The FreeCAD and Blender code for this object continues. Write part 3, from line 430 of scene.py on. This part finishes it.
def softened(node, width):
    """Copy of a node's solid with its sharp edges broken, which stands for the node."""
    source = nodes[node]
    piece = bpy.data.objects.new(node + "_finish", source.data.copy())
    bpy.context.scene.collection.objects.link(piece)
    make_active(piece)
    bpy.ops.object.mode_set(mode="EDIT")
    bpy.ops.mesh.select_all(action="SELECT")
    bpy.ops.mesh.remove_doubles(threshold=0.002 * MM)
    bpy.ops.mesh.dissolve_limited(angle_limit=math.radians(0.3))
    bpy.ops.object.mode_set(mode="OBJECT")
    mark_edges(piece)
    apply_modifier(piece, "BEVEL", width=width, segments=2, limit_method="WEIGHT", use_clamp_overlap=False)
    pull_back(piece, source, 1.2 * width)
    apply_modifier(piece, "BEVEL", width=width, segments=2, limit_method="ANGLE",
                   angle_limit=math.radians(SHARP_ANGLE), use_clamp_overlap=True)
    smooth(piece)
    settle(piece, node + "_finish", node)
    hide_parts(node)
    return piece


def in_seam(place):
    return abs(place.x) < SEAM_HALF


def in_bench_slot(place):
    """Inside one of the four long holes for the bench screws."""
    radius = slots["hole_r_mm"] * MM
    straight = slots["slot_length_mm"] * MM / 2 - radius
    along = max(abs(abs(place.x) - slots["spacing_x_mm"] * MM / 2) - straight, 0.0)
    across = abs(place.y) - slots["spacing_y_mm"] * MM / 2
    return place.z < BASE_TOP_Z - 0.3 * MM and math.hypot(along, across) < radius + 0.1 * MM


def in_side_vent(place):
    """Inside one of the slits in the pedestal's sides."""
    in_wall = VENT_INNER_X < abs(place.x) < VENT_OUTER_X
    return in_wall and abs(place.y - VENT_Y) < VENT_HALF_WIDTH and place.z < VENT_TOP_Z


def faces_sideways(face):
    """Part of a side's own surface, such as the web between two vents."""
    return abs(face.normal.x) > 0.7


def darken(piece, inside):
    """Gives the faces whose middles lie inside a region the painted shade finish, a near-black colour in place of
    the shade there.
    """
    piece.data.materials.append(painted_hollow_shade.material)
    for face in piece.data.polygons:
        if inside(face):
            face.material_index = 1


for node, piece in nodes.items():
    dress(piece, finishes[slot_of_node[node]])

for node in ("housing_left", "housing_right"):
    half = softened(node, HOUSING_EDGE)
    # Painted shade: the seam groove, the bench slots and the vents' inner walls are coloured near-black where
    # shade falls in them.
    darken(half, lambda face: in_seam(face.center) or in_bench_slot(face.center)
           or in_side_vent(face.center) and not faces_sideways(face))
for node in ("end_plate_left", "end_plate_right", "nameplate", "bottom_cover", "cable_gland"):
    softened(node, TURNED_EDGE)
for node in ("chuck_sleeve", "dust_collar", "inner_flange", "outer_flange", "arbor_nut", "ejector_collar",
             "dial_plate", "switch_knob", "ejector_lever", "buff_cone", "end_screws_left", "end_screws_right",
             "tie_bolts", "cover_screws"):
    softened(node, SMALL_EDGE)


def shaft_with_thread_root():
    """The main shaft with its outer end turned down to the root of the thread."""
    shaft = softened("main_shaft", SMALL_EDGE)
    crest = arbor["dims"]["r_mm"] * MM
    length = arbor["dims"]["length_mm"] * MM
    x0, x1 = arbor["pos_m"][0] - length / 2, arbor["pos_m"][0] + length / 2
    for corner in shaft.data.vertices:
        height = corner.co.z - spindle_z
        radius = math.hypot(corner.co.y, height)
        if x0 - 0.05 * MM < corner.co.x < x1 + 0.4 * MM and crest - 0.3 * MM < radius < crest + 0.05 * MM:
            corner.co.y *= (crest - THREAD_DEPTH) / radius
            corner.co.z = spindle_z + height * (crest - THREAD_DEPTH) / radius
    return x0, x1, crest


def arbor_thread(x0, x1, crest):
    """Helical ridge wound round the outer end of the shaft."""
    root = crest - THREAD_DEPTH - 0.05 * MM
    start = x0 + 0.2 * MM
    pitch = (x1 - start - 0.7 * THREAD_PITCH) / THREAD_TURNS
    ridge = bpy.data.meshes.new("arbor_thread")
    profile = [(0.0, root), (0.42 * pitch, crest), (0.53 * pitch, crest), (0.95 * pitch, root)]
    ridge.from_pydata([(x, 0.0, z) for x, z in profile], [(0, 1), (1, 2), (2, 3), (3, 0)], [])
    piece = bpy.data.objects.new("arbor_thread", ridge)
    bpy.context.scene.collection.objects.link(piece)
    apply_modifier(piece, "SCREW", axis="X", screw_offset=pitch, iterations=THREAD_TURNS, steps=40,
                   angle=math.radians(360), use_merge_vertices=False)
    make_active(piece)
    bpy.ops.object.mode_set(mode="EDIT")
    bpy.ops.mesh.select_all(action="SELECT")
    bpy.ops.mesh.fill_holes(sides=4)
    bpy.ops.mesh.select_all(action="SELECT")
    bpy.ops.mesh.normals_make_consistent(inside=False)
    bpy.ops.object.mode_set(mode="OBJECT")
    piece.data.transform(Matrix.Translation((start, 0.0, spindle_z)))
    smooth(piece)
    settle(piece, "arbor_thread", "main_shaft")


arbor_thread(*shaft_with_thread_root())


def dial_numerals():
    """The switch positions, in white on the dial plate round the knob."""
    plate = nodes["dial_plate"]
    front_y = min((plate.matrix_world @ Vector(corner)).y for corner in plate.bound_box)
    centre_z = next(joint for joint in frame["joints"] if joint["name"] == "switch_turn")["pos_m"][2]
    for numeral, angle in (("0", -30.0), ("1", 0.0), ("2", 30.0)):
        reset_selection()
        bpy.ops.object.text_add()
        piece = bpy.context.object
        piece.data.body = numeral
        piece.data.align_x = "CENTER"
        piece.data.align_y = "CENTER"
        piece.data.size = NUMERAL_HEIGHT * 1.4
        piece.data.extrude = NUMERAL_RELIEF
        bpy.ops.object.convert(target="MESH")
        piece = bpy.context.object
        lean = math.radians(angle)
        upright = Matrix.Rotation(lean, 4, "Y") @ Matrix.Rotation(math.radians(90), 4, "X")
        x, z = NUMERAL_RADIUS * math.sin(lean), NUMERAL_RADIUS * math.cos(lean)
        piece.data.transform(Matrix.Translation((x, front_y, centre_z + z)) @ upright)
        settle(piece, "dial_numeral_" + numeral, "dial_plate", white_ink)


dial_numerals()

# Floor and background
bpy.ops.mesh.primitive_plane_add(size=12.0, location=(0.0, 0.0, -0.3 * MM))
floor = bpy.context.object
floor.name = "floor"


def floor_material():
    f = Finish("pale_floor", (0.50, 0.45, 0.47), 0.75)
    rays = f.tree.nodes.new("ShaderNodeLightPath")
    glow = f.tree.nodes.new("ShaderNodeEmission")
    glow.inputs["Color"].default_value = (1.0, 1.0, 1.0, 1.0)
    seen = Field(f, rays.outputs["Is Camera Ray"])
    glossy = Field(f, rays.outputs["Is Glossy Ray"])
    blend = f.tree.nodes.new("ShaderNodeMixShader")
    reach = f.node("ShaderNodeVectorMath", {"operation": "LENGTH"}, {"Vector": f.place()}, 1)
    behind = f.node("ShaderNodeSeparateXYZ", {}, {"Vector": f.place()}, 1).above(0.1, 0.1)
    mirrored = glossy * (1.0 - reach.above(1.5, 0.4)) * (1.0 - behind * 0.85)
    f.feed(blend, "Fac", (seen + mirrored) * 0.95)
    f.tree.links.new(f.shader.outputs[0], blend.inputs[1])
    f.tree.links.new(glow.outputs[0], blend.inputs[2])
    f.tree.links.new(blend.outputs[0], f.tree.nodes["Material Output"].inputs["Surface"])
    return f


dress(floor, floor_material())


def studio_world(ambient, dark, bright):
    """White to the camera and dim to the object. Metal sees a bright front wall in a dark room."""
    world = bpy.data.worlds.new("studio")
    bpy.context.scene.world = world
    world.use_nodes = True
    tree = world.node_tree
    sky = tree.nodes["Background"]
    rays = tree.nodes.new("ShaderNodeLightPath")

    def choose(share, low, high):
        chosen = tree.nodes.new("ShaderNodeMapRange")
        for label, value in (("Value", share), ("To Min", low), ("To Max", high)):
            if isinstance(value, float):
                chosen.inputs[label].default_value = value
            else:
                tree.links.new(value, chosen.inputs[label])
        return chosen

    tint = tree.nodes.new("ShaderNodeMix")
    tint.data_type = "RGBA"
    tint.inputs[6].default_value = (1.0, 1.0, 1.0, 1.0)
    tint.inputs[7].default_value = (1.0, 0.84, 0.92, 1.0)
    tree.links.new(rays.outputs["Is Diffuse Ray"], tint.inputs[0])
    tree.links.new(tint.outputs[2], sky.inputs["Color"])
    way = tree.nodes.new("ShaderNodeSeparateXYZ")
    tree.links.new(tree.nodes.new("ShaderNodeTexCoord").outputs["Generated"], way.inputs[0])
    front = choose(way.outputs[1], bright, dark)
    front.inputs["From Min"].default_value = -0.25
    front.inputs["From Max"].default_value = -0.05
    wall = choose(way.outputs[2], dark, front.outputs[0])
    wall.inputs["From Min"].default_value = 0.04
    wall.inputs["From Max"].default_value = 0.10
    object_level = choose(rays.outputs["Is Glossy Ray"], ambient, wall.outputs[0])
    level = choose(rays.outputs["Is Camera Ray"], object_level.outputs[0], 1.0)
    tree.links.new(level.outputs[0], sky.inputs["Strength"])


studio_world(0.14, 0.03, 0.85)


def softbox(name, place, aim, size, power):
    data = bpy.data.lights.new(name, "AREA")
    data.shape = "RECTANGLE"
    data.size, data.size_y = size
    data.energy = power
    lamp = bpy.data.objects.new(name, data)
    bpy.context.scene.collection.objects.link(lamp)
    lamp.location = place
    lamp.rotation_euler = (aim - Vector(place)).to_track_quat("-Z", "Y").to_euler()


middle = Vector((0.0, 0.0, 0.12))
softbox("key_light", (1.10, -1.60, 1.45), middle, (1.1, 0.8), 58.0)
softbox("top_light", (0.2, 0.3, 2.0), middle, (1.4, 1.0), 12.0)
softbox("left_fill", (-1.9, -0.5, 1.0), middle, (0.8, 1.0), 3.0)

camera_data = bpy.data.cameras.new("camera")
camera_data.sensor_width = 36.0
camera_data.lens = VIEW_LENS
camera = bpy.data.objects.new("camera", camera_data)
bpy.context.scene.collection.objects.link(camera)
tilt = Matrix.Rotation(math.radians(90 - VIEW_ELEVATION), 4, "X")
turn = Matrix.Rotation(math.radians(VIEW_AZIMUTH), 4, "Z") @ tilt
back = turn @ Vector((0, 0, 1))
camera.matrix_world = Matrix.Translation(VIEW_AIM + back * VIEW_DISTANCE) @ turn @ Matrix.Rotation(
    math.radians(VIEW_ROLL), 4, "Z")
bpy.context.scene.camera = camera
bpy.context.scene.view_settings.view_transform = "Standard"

━━━━━━━━━━━━━━━━

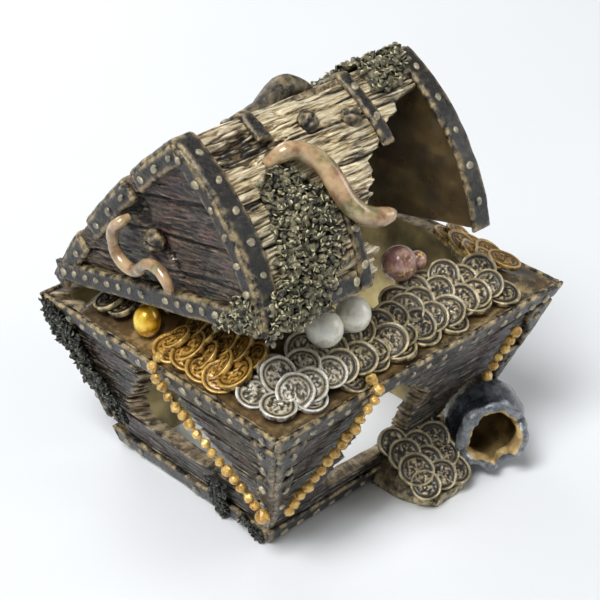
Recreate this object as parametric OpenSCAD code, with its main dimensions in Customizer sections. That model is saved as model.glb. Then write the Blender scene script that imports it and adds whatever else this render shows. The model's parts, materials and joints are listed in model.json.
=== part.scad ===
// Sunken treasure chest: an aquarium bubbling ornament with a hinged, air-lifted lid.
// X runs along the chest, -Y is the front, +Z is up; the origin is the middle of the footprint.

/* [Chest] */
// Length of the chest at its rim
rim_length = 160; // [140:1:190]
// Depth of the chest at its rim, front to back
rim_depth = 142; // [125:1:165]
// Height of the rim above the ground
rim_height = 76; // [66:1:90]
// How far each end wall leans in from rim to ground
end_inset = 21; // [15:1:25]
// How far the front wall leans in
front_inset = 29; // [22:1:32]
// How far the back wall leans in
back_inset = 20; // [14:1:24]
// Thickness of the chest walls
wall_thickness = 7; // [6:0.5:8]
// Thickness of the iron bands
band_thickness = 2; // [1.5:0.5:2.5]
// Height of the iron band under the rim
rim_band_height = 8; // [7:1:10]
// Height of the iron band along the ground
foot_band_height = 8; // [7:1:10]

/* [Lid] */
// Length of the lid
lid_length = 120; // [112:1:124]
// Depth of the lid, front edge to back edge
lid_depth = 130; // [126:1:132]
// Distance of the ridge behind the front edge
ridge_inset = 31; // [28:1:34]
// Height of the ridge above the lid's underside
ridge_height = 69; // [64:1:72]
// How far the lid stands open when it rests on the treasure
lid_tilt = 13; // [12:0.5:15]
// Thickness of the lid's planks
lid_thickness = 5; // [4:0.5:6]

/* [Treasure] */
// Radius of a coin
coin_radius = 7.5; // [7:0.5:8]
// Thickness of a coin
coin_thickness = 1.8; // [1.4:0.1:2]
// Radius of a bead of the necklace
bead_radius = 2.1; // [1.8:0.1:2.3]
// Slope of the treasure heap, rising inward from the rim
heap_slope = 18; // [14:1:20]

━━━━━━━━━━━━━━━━

Output exactly those lines that lie from the line with "Recreate this object" through the line with "of the footprint.", with both of those lines included.

Recreate this object as parametric OpenSCAD code, with its main dimensions in Customizer sections. That model is saved as model.glb. Then write the Blender scene script that imports it and adds whatever else this render shows. The model's parts, materials and joints are listed in model.json.
=== part.scad ===
// Sunken treasure chest: an aquarium bubbling ornament with a hinged, air-lifted lid.
// X runs along the chest, -Y is the front, +Z is up; the origin is the middle of the footprint.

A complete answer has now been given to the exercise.